══ DATA BLOCK ══
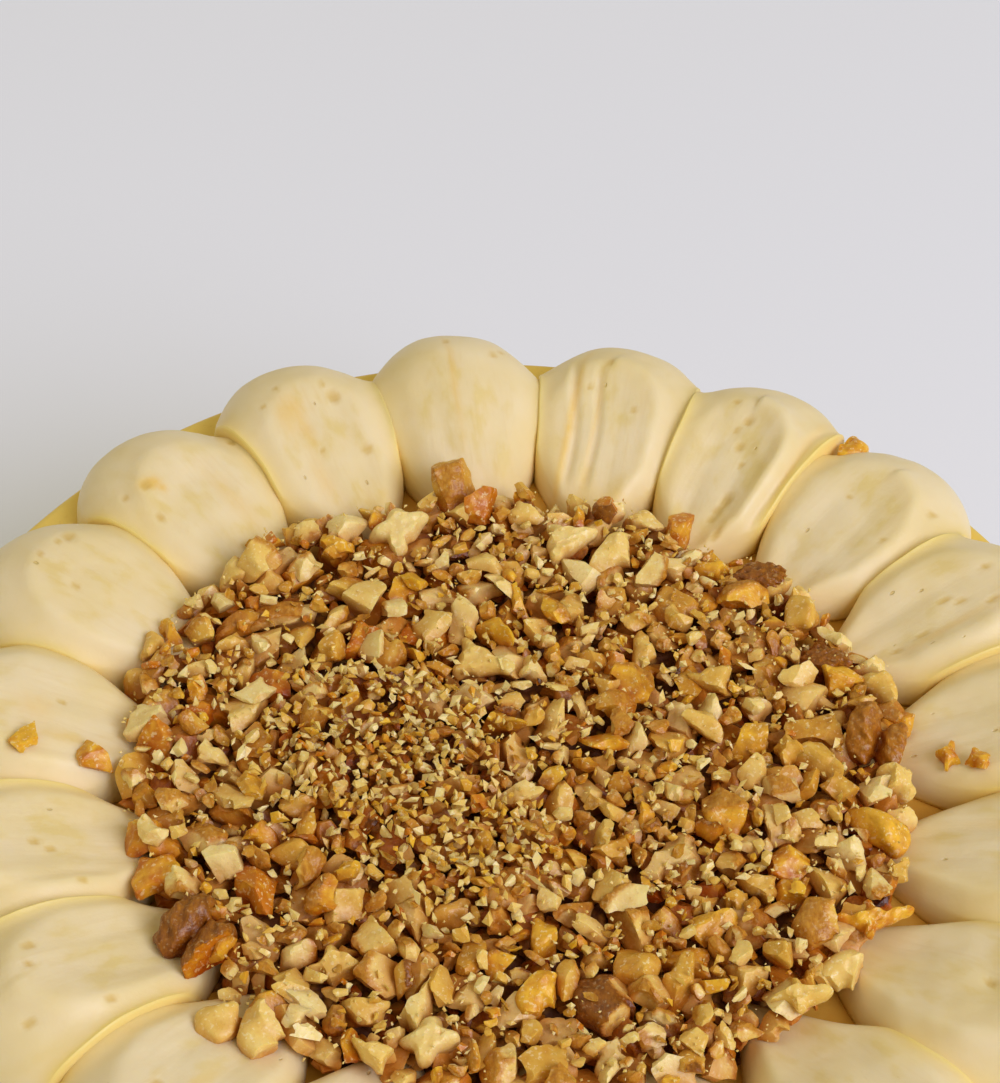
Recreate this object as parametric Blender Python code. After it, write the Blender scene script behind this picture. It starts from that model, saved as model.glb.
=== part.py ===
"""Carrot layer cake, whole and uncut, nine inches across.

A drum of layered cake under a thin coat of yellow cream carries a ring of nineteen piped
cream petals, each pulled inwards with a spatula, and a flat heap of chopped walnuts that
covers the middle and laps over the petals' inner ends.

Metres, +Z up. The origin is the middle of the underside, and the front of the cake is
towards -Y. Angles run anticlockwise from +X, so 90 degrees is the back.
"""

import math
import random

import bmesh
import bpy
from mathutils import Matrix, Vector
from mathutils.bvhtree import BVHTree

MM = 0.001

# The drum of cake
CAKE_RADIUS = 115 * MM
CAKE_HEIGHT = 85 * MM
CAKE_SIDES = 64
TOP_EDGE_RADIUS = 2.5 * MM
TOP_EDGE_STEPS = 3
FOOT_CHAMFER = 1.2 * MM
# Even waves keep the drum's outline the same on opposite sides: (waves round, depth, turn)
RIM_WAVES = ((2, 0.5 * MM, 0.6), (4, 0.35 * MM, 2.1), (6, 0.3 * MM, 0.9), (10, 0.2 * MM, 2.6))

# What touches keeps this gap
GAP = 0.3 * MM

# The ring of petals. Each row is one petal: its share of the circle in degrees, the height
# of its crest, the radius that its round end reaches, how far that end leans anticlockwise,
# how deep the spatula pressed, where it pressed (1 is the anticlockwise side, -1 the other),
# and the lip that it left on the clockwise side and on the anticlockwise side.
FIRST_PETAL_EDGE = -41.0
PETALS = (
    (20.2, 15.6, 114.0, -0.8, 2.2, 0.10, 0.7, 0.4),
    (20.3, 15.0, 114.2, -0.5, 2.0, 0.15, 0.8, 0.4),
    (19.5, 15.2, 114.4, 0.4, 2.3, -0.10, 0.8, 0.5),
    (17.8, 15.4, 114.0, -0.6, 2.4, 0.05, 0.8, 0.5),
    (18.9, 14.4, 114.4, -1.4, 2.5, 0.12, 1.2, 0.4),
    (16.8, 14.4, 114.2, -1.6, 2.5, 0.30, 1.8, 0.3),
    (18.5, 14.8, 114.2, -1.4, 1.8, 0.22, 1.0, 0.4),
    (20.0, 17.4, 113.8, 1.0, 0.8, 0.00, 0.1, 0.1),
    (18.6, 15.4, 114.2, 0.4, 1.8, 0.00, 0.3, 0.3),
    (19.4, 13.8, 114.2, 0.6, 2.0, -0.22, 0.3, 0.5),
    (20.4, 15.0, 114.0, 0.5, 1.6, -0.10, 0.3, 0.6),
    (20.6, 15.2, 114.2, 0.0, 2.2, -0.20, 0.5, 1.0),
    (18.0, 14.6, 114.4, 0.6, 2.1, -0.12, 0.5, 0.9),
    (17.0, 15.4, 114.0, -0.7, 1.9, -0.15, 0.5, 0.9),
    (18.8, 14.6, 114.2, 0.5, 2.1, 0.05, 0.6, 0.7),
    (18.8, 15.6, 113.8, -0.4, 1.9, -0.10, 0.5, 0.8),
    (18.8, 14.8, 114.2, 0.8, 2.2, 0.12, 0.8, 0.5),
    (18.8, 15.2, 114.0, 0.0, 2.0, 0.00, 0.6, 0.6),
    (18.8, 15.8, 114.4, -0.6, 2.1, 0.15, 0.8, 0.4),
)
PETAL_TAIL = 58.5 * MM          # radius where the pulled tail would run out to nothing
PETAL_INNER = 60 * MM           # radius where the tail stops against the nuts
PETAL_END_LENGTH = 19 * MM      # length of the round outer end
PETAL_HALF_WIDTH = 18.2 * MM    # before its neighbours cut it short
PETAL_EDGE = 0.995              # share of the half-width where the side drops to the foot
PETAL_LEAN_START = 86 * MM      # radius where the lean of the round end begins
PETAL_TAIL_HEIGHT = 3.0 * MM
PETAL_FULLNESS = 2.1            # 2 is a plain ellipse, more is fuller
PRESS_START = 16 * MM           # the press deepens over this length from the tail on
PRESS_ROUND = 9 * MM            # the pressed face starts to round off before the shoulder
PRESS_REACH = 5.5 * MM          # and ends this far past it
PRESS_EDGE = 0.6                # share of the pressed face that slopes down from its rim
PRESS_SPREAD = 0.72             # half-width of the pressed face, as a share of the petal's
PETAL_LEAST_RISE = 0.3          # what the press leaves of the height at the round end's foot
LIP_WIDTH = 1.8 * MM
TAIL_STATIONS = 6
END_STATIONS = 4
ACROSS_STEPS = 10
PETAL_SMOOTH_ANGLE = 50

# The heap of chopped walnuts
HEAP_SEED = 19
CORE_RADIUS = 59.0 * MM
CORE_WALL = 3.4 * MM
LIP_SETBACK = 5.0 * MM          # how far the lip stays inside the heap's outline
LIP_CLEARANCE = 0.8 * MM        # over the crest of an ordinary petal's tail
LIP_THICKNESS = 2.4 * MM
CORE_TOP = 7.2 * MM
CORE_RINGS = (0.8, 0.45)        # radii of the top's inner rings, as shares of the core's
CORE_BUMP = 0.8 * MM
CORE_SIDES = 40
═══
*TASK INSTRUCTIONS:* Look over the listing. Pull out every line with the string "starts" in it.

*WORKED ANSWER:*
Recreate this object as parametric Blender Python code. After it, write the Blender scene script behind this picture. It starts from that model, saved as model.glb.
PRESS_ROUND = 9 * MM            # the pressed face starts to round off before the shoulder